Generally speaking, Bolts are turned from the outside of the head while screws are turned form inside the head by various means including Hex, Philips, Slotted and Tamper Proof bits. There are exceptions to this general rule though. I will use the term bolts from here on though as it’s less typing.
What is the difference between a Machine Screw & a Cap Screw?
We are not going down that Rabbit Hole!
The world is not as standardized as we like to believe it is.
Drill & Countersink Mounting Holes
To layout your holes just flush the brackets to the end of the board. You can mount the folding brackets any distance from Centerline you like but I put mine with the center of the bracket 4″ off board center or 8″ bracket center to bracket center (8″ bolt hole to bolt hole).

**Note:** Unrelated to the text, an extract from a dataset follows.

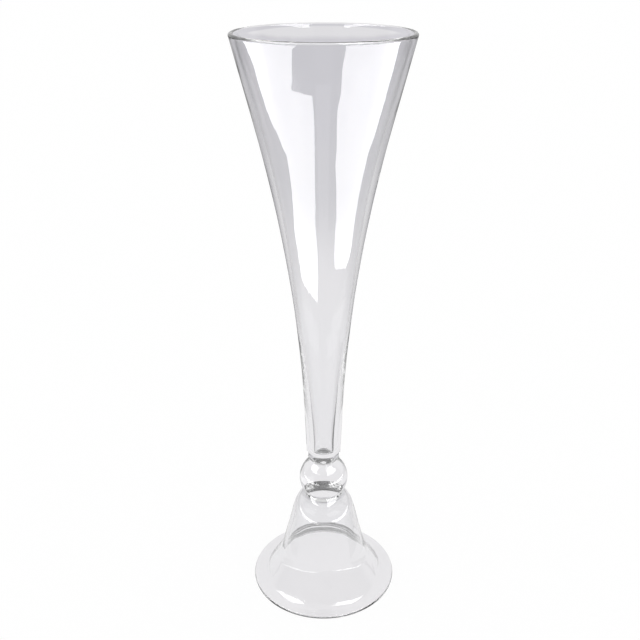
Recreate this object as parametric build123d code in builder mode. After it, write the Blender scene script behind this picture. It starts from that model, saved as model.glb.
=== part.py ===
from build123d import *
import math
import os

os.makedirs("parts", exist_ok=True)

# A tall hand-made vase of clear glass. A blown trumpet bowl, a solid ball and a
# blown bell foot are fused one on another. The origin is the centre of the ring
# that the vase stands on, and the axis of every piece is Z.

# Overall sizes
vase_height = 600.0
mouth_radius = 84.0
foot_radius = 80.0
bell_height = 114.6
ball_radius = 26.5

# The two round faces where the pieces are fused
foot_neck_radius = 20.5
bowl_neck_radius = 13.6

# Outside of the trumpet bowl: a lean is measured from the upright axis, the
# straight mouth down from the lip, and the heel and stem up from the bowl's neck
mouth_angle = 14.2
straight_mouth = 84.0
throat_radius = 20.3
stem_length = 61.4
heel_height = 11.0

# Walls and cavity of the trumpet bowl: thick in the stem, thinnest at the waist,
# which rises above the top of the stem, thicker again in the upper flare, and
# drawn out to a finer lip
mouth_wall = 4.4
upper_wall = 5.8
waist_wall = 3.2
waist_rise = 74.5
stem_wall = 7.4
bore_radius = 9.5
bore_round = 4.5
base_thickness = 12.0

# Outside of the bell foot: a steep flank opens at the knee into a wider skirt,
# and the skirt turns out at the hip into a low brim
flank_radius = 34.0
shoulder_height = 23.6
flank_angle = 13.4
skirt_angle = 34.0
brim_angle = 6.0
brim_width = 11.5
knee_round = 36.0
hip_round = 12.0

# Walls of the bell foot
foot_wall = 3.5
crown_thickness = 8.5
ground_depth = 0.15


def along(lean):
    """Unit direction that leans outwards from the upright axis by an angle in radians."""
    return Vector(math.sin(lean), math.cos(lean))


def meet(start, direction, other_start, other_direction):
    """Corner where two straight lines of the profile cross."""
    across = Vector(other_direction.Y, -other_direction.X)
    reach = (other_start - start).dot(across) / direction.dot(across)
    return start + direction * reach


# The ball sits so that its two flats have the radii of the two necks
ball_height = bell_height + math.sqrt(ball_radius**2 - foot_neck_radius**2)
bowl_neck_height = ball_height + math.sqrt(ball_radius**2 - bowl_neck_radius**2)

# Lip of the bowl: a full round as thick as the wall
mouth_lean = math.radians(mouth_angle)
mouth_up = along(mouth_lean)
mouth_out = Vector(mouth_up.Y, -mouth_up.X)
lip_round = mouth_wall / 2
lip_centre = Vector(mouth_radius - lip_round, vase_height - lip_round)
lip_outside = lip_centre + mouth_out * lip_round
lip_inside = lip_centre - mouth_out * lip_round
lip_top = lip_centre + Vector(0, lip_round)

# One long arc joins the straight mouth to the straight stem and touches both
flare_top_height = vase_height - straight_mouth
throat_height = bowl_neck_height + stem_length
flare_drop = (lip_outside.Y - flare_top_height) / math.cos(mouth_lean)
flare_top = lip_outside - mouth_up * flare_drop
throat = Vector(throat_radius, throat_height)
flare_chord = flare_top - throat
chord_lean = math.atan2(flare_chord.X, flare_chord.Y)
stem_lean = 2 * chord_lean - mouth_lean
flare_sweep = flare_chord.length / (2 * math.sin(mouth_lean - chord_lean))
flare_centre = throat + Vector(math.cos(stem_lean), -math.sin(stem_lean)) * flare_sweep


def bowl_outside(height):
    """Outer radius of the bowl at a height above the base."""
    if height >= flare_top_height:
        return lip_outside.X - (lip_outside.Y - height) * math.tan(mouth_lean)
    if height >= throat_height:
        rise = height - flare_centre.Y
        return flare_centre.X - math.sqrt(flare_sweep**2 - rise**2)
    return throat_radius - (throat_height - height) * math.tan(stem_lean)


def bowl_inside(height, wall):
    """Point on the inner face of the bowl where the wall has the given thickness."""
    return Vector(bowl_outside(height) - wall, height)


heel_top_height = bowl_neck_height + heel_height
heel_top = Vector(bowl_outside(heel_top_height), heel_top_height)
bowl_neck = Vector(bowl_neck_radius, bowl_neck_height)

# Stations of the inner face, from the mouth down to the bore
waist_height = throat_height + waist_rise
upper_middle = (flare_top_height + waist_height) / 2
lower_middle = (waist_height + throat_height) / 2
inner_stations = [
    lip_inside,
    bowl_inside(flare_top_height, upper_wall / math.cos(mouth_lean)),
    bowl_inside(upper_middle, (2 * upper_wall + waist_wall) / 3),
    bowl_inside(waist_height, waist_wall),
    bowl_inside(lower_middle, (waist_wall + stem_wall) / 2),
    bowl_inside(throat_height, stem_wall),
]
floor_height = bowl_neck_height + base_thickness
bore_foot = Vector(bore_radius, floor_height + bore_round)
floor_edge = Vector(bore_radius - bore_round, floor_height)

# Trumpet bowl
with BuildPart() as trumpet_bowl:
    with BuildSketch(Plane.XZ):
        with BuildLine():
            Line((0, bowl_neck_height), bowl_neck)
            TangentArc(heel_top, bowl_neck, tangent=-along(stem_lean))
            Line(heel_top, throat)
            TangentArc(throat, flare_top, tangent=along(stem_lean))
            Line(flare_top, lip_outside)
            ThreePointArc(lip_outside, lip_top, lip_inside)
            Spline(*inner_stations, bore_foot, tangents=[-mouth_up, (0, -1)])
            TangentArc(floor_edge, bore_foot, tangent=(1, 0))
            Line(floor_edge, (0, floor_height))
            Line((0, floor_height), (0, bowl_neck_height))
        make_face()
    revolve(axis=Axis.Z)

# Ball knop: a solid ball with a flat ground by fusing at each end
foot_neck = Vector(foot_neck_radius, bell_height)
with BuildPart() as ball_knop:
    with BuildSketch(Plane.XZ):
        with BuildLine():
            Line((0, bell_height), foot_neck)
            ThreePointArc(foot_neck, (ball_radius, ball_height), bowl_neck)
            Line(bowl_neck, (0, bowl_neck_height))
            Line((0, bowl_neck_height), (0, bell_height))
        make_face()
    revolve(axis=Axis.Z)

# Rim of the foot: a full round, ground flat where it stands
rim_round = foot_wall / 2
rim_centre = Vector(foot_radius - rim_round, rim_round - ground_depth)
brim_lean = math.radians(brim_angle)
brim_in = Vector(-math.cos(brim_lean), math.sin(brim_lean))
brim_out = Vector(brim_in.Y, -brim_in.X)
rim_above = rim_centre + brim_out * rim_round
rim_below = rim_centre - brim_out * rim_round
rim_side = Vector(foot_radius, rim_centre.Y)
rim_ground = Vector(rim_centre.X + math.sqrt(rim_round**2 - rim_centre.Y**2), 0)

# Steep flank of the bell, from the shoulder down to the knee, and its inner face
flank_lean = math.radians(flank_angle)
flank_down = Vector(math.sin(flank_lean), -math.cos(flank_lean))
flank_out = Vector(math.cos(flank_lean), math.sin(flank_lean))
flank_top = Vector(flank_radius, bell_height - shoulder_height)
flank_inside = flank_top - flank_out * foot_wall

# Skirt from the knee down to the hip, where the brim starts, and its inner face
skirt_lean = math.radians(skirt_angle)
skirt_down = Vector(math.sin(skirt_lean), -math.cos(skirt_lean))
skirt_out = Vector(math.cos(skirt_lean), math.sin(skirt_lean))
hip = rim_above + brim_in * brim_width
knee = meet(flank_top, flank_down, hip, skirt_down)
knee_inside = meet(flank_inside, flank_down, hip - skirt_out * foot_wall, skirt_down)
hip_inside = meet(knee_inside, skirt_down, rim_below, brim_in)
skirt_middle = (knee + hip) / 2
skirt_inside = (knee_inside + hip_inside) / 2
ground_inside = meet(rim_below, brim_in, Vector(0, 0), Vector(1, 0))

# Crown of the cavity: a round that leaves the flank and runs out level under the ball
crown_height = bell_height - crown_thickness
crown_lean = (flank_lean + math.pi / 2) / 2
crown_reach = (crown_height - flank_inside.Y) * math.tan(crown_lean)
crown_edge = Vector(flank_inside.X - crown_reach, crown_height)

# Bell foot
with BuildPart() as bell_foot:
    with BuildSketch(Plane.XZ):
        with BuildLine():
            Line((0, bell_height), foot_neck)
            TangentArc(flank_top, foot_neck, tangent=-flank_down)
            FilletPolyline(flank_top, knee, skirt_middle, radius=knee_round)
            FilletPolyline(skirt_middle, hip, rim_above, radius=hip_round)
            ThreePointArc(rim_above, rim_side, rim_ground)
            Line(rim_ground, ground_inside)
            FilletPolyline(ground_inside, hip_inside, skirt_inside, radius=hip_round + foot_wall)
            FilletPolyline(skirt_inside, knee_inside, flank_inside, radius=knee_round + foot_wall)
            TangentArc(flank_inside, crown_edge, tangent=-flank_down)
            Line(crown_edge, (0, crown_height))
            Line((0, crown_height), (0, bell_height))
        make_face()
    revolve(axis=Axis.Z)

print("ball centre", round(ball_height, 2), "bowl neck", round(bowl_neck_height, 2))
print("stem lean", round(math.degrees(stem_lean), 2), "flare sweep", round(flare_sweep, 1))
print("crown edge", round(crown_edge.X, 2), "knee", round(knee.X, 2), round(knee.Y, 2))
print("hip", round(hip.X, 2), round(hip.Y, 2))
print("ring that it stands on", round(ground_inside.X, 2), "to", round(rim_ground.X, 2))

trumpet_bowl.part.label = "trumpet_bowl"
ball_knop.part.label = "ball_knop"
bell_foot.part.label = "bell_foot"
export_step(trumpet_bowl.part, "parts/trumpet_bowl.step")
export_step(ball_knop.part, "parts/ball_knop.step")
export_step(bell_foot.part, "parts/bell_foot.step")
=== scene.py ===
# %% [markdown]
# A tall trumpet vase of clear glass: a blown bowl, a solid ball and a blown bell
# foot, fused hot one on another. Clear glass has no colour of its own to paint.
# What the eye sees is its shape bending and mirroring the light of the room. So
# this lesson spends its effort on true wall thicknesses and smooth curves, on the
# slight wander of hand work, and on a small studio of bright and dark places.

# %% Load the frame
import math

import bpy
import numpy as np
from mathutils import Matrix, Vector


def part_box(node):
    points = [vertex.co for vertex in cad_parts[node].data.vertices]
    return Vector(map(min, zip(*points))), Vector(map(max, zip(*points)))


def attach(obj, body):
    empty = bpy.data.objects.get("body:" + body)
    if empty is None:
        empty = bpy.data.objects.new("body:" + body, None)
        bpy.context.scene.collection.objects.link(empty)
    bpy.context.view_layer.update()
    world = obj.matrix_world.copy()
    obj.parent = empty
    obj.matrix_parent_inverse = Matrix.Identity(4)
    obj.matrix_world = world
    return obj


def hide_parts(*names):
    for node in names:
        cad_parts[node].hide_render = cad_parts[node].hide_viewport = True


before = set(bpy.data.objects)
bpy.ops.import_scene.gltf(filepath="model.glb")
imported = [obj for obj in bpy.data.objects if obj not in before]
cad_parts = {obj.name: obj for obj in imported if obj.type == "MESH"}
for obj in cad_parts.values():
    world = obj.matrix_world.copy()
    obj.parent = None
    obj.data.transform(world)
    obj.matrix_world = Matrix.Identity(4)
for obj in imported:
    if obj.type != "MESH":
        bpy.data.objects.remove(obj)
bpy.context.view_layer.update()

# %% [markdown]
# The camera comes first, because every later choice is judged through it. The
# foot shows as a wide ellipse and the mouth as a narrow one. How much narrower
# gives the height and the tilt of the camera, and their two widths on the picture
# give its distance and its lens.

# %% Place the camera
view = bpy.context.scene
camera_data = bpy.data.cameras.new("camera")
camera_data.lens = 47.94
camera_data.sensor_width = 36.0
camera_data.shift_x = -0.0055
camera = bpy.data.objects.new("camera", camera_data)
camera.location = (0.0, -0.7883, 0.6792)
camera_dip = 24.45
camera_roll = -0.04
camera.rotation_euler = (math.radians(90.0 - camera_dip), 0.0, 0.0)
camera.rotation_euler.rotate_axis("Z", math.radians(camera_roll))
view.collection.objects.link(camera)
view.camera = camera
view.view_settings.view_transform = "Standard"
print("camera at", tuple(camera.location), "looking down by", camera_dip, "degrees")

# %% [markdown]
# Glass turned on an axis is a profile swept round a circle. Each profile is a list
# of points, a radius and a height in metres, walked from the axis over the
# outside, round the edge, and back along the inside to the axis. It needs only
# straight lines, arcs that leave a point in a given direction, and rounded
# corners. They come from the same few sizes that the solid parts have.

# %% Places, directions and crossings
mm = 0.001


def on_axis(height):
    """Point of a profile on the axis."""
    return Vector((0.0, height))


def towards(lean):
    """Unit direction that leans out from the upright axis by an angle in degrees."""
    return Vector((math.sin(math.radians(lean)), math.cos(math.radians(lean))))


def turned(direction, angle):
    """A direction turned anticlockwise by an angle in radians."""
    c, s = math.cos(angle), math.sin(angle)
    return Vector((c * direction.x - s * direction.y, s * direction.x + c * direction.y))


def meet(start, direction, other, other_direction):
    """Point where two straight lines cross."""
    across = Vector((other_direction.y, -other_direction.x))
    return start + direction * ((other - start).dot(across) / direction.dot(across))


# %% Lines, arcs and rounded corners
def line(start, end, steps):
    """Points after start on a straight line to end."""
    return [start.lerp(end, k / steps) for k in range(1, steps + 1)]


def arc(start, end, leaving, steps):
    """Points after start on the arc that leaves start in a direction and reaches end."""
    chord = end - start
    half = math.atan2(leaving.x * chord.y - leaving.y * chord.x, leaving.dot(chord))
    across = chord.length / math.sin(half)
    shares = [k / steps for k in range(1, steps + 1)]
    return [start + turned(leaving, t * half) * (across * math.sin(t * half)) for t in shares]


def rounded(start, corner, end, radius, steps):
    """Points after start on a line to a corner, round it and on to end."""
    into, out = (corner - start).normalized(), (end - corner).normalized()
    bend_angle = math.acos(max(-1.0, min(1.0, into.dot(out))))
    back = radius * math.tan(bend_angle / 2)
    first, last = corner - into * back, corner + out * back
    straight = steps // 2
    way_in, way_out = line(start, first, straight), line(last, end, straight)
    return way_in + arc(first, last, into, steps) + way_out


# %% [markdown]
# The inside of the bowl has no plain form: the wall grows and thins as the glass
# was blown and swung. It is measured at a few stations, and one cubic curve goes
# through them all with no kink. Its speed at each station is found so that the
# bend on both sides of the station is the same.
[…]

This spacing is narrow enough to mount to narrow elevator controller doors (Tac-20) and also 3-ph disconnects yet still wide enough to be stable and allow for a zippered cable pouch to store between them.
Mark the board through the 3 mounting holes in the bracket. You will have to un-spring the locking hinge and fold up for access to the rear hole. You will put this spring back after adding the fasteners.
Drill & Countersink
Now drill your marks with a 9/64″ drill bit then use a countersink bit to countersink the hole for the bolt heads, or use a countersink drill bit combo, whichever you have or prefer.
9/64″ Drill Bit: https://amzn.to/3gECvrL
Countersink Bit: https://amzn.to/2QFxC6Z
Countersink Drill Bit Combo: https://amzn.to/3gILOGQ
I wanted the holes tight enough that the bolts would actually thread into the boards so I used a 9/64″ drill bit which is smaller than 4mm. 9/64″ = 3.571mm. This just gives a tighter, more solid build and eliminates the chance of the bolt heads pulling through the board. If you drill a big sloppy hole and countersink too deep, it can happen. I personally have never drilled too deep in a big sloppy hole.
If you have a drill press you can adjust the depth stop so you don’t countersink too far. I put tape on my bits as a depth marker and used a bolt head as a depth tester. Remember the hole is smaller than the 4mm bolt so I cut off the head of a bolt as my depth tester.